The reason I’m saying all this is that it needs to start sinking into your consciousness that at least LL has been through a shitload of obstacles that these other guys haven’t even faced yet. And while they still have problems (witness the openspace sim fubar that is at the core of all the user threats to leave and take their toys with them), they have created a company with over 250 employees and a lot of financing, created a grid that’s now stable enough to handle 70k concurrency, created an in-world economy that, while not without problems, can be relied upon for commerce in a way that no other VW can even begin to claim. In short, they’ve been through the huge birthing pains that anyone else is going to have to go through. Anyone here old enough to remember a lot of those pains of development? Yeah? Well, unless you’re really willing to go through all that again, you might want to think twice about how dedicated you are to another VW. I’m not saying you should stay with SL or only use SL instead of another or multiple VW’s, I’m saying you need to stop and think about what you are getting into before you think you’re going to take your blinged out hair store and make a shitload of money in Openlife. That is all.

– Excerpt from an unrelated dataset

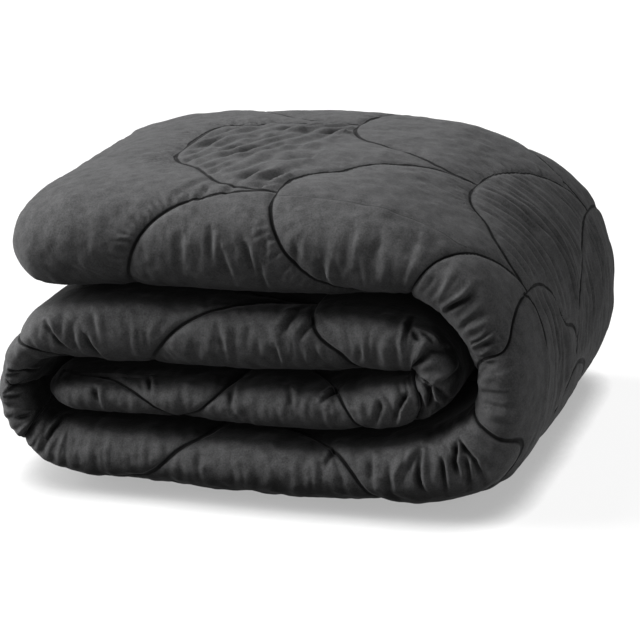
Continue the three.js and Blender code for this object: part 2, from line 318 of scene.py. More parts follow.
def cloth_noise(x, y, seed):
    """Smooth random hills, about one to a unit, from -1 to 1."""
    rng = np.random.default_rng(seed)
    grid = rng.uniform(-1, 1, (64, 64))
    xi = np.floor(x).astype(int)
    yi = np.floor(y).astype(int)
    fx = x - xi
    fy = y - yi
    fx = fx * fx * fx * (fx * (fx * 6 - 15) + 10)
    fy = fy * fy * fy * (fy * (fy * 6 - 15) + 10)
    a = grid[xi % 64, yi % 64]
    b = grid[(xi + 1) % 64, yi % 64]
    c = grid[xi % 64, (yi + 1) % 64]
    d = grid[(xi + 1) % 64, (yi + 1) % 64]
    return (a * (1 - fx) + b * fx) * (1 - fy) + (c * (1 - fx) + d * fx) * fy


# Flat cloth before it is folded: stations along the strip and places round it
BASE_STEP = 10.4
# Places along the strip: from where the outward face shows, from where it has no layer beyond it, and the
# stretch of the left bend
SHOWN_FROM = 1157
OPEN_FROM = 1117
LEFT_BEND = (607, 867)
STATION_COUNT = int(strip.outer[-1] / BASE_STEP) + 1
STATIONS = np.interp(np.linspace(0, strip.outer[-1], STATION_COUNT), strip.outer, strip.along)
ROUND_OUTWARD = np.linspace(0, 1, 44)
ROUND_INNER = -np.r_[np.linspace(0, 0.16, 8), np.linspace(0.2, 0.8, 14), np.linspace(0.86, 1, 7)]
ROUND = np.r_[ROUND_INNER[::-1], ROUND_OUTWARD[1:]]
# Half the way round a section, and how far from the front fold the cloth is cut finer, in millimetres
HALF_ROUND = 450
FRONT_FOLD_REACH = 62
FINE_FOLD_REACH = 46
# Shares of the way round: just past the front fold on the inner side, and near the back edge
PAST_FRONT = -0.1
NEAR_BACK = 0.86


def place_on_strip(co):
    """The place along the strip and round its section of points of the flat grid."""
    i = (co[:, 0] + 0.5) * (len(STATIONS) - 1)
    j = (co[:, 1] + 0.5) * (len(ROUND) - 1)
    return np.interp(i, np.arange(len(STATIONS)), STATIONS), np.interp(j, np.arange(len(ROUND)), ROUND)


def cut_finer(bm, with_back=False, fronts_only=False):
    """Halves the flat cloth's squares where the cloth shows."""
    edges = list(bm.edges)
    middle = np.array([(e.verts[0].co + e.verts[1].co)[:2] for e in edges]) / 2
    along, share = place_on_strip(middle)
    front = np.abs(share) < FRONT_FOLD_REACH / HALF_ROUND
    shown = (along > SHOWN_FROM) & (share > PAST_FRONT)
    bend = (along > LEFT_BEND[0]) & (along < LEFT_BEND[1]) & (share > 0)
    back = with_back & (np.abs(share) > NEAR_BACK)
    wanted = front | shown | bend | back
    if fronts_only:
        wanted = np.abs(share) < FINE_FOLD_REACH / HALF_ROUND
    chosen = [e for e, cut in zip(edges, wanted) if cut]
    bmesh.ops.subdivide_edges(bm, edges=chosen, cuts=1, use_grid_fill=True)


# A crease pressed along the cloth, where it was first folded lengthwise: along and across
LONG_CREASE = np.array([(1200, 60), (1240, 65), (1285, 75), (1310, 75), (1370, 50), (1400, 55), (1510, 60)])
# Its clear part round the large bend and its faint part on top: from and to, depth, half width,
# half width of the painted shade line in it and how dark that is
LONG_CREASE_PARTS = [
    (1200, 1320, 3.0, 4.0, 4.2, 0.95),
    (1365, 1510, 1.2, 3.0, 1.1, 0.5),
]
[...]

When you first arrive at the Openlife website, you realize immediately that you’re dealing with a small operation. There’s programmers/computer people, and there’s designers. This web site was made by programmers/computer people. Don’t worry, I’m not a designer either. But I know them when I see them. This ain’t them.
In truth, the look of the web site would not be so material were it not that the information’s not really well laid out. For example, they have a graphic that exhorts you to “Take the Tour!” but links to nothing, and the arrow on it points to the links for information about information on land you can own.
Click the register free account graphic, which initially didn’t work for me, and you’ll be taken to a page to register your new account.
Look, there’s those numbers again… 32,411. Which, as I said, is tiny, but still huge compared to the other metaversions based on opensim.
Openlife has a different concept of accounts. First there is an account for you, the human, and within that account, you create avatar accounts. This is actually kind of a handy way of keeping all your alts managed under one main account, and the more I think about it, the more I kind of like it.
Ok, great, you have an account and at least one avatar, now what?
Now you get to figure out what viewer to use. If you’re a windows user, that’s simple. Their downloads page talks all about windows downloads. And only windows downloads. Nothing BUT windows downloads.
It’s only by looking at the bottom of the avatar toolbox screen after creating your avatar, or by looking at the openlife wiki that you find that you can use an SL client to log in. That’s cool, and I probably should have noticed it the first time, but I’d have made mention of it on the downloads page as well, for those who.. well, searched the downloads page like I did.
One thing that you DO have to stumble into the wiki for is to find out how to connect an SL viewer to Openlife. There is no information about this on the web site, but the wiki tells you. In the case of the Mac, you edit the argument.txt file inside the app package in the Contents/Resources folder. I’d make a copy of your SL client first, since you really don’t want to have to edit this all the time to use SL and then openlife and vice versa.
Copy your SL app and rename the copy.
Now open the app package for content viewing.
Go into the contents folder.
Then the resources folder.
Open the arguments.txt file in text editor, and enter the following line, and save:
-loginuri http://logingrid.net:8002/
By the way, I realize this is a small thing, but it annoys me no end when the wiki refers to the MAC over and over. It’s a Mac, or even lowercase mac will do just fine. Not a MAC. A MAC is a Media Access Control address, or MAC address. I know this seems pedantic, but it’s little things like this that say if they’re paying attention to their user base. No mac owner calls their system a MAC, that’s like me talking about WINDOWS VISTA or LINUX. If I said “Ah, you’re a WINDOWS VISTA user,” you’d wonder what the fuck my problem was, and rightfully so. The point is, combined with the lack of an OS X version of their own client, I got the feeling that asking these guys for support would be pretty much useless for any mac owner. Either figure it out yourself or find someone else who’s been there, done that to help you.
Armed with a version of the SL client that was configured to connect to the Openlife Grid, I clicked the Login button, and….
To be continued.































Great post - I think I will try this out
ArminasX | November 1, 2008Great post - I think I will try this out next time I have some spare cycles. I will definitely use your instructions. Thanks!
It'd be fun to get a group of us on
Radar | November 1, 2008It’d be fun to get a group of us on skype and get in there at the same time some night. Group project that might make an interesting podcast, either audio or video!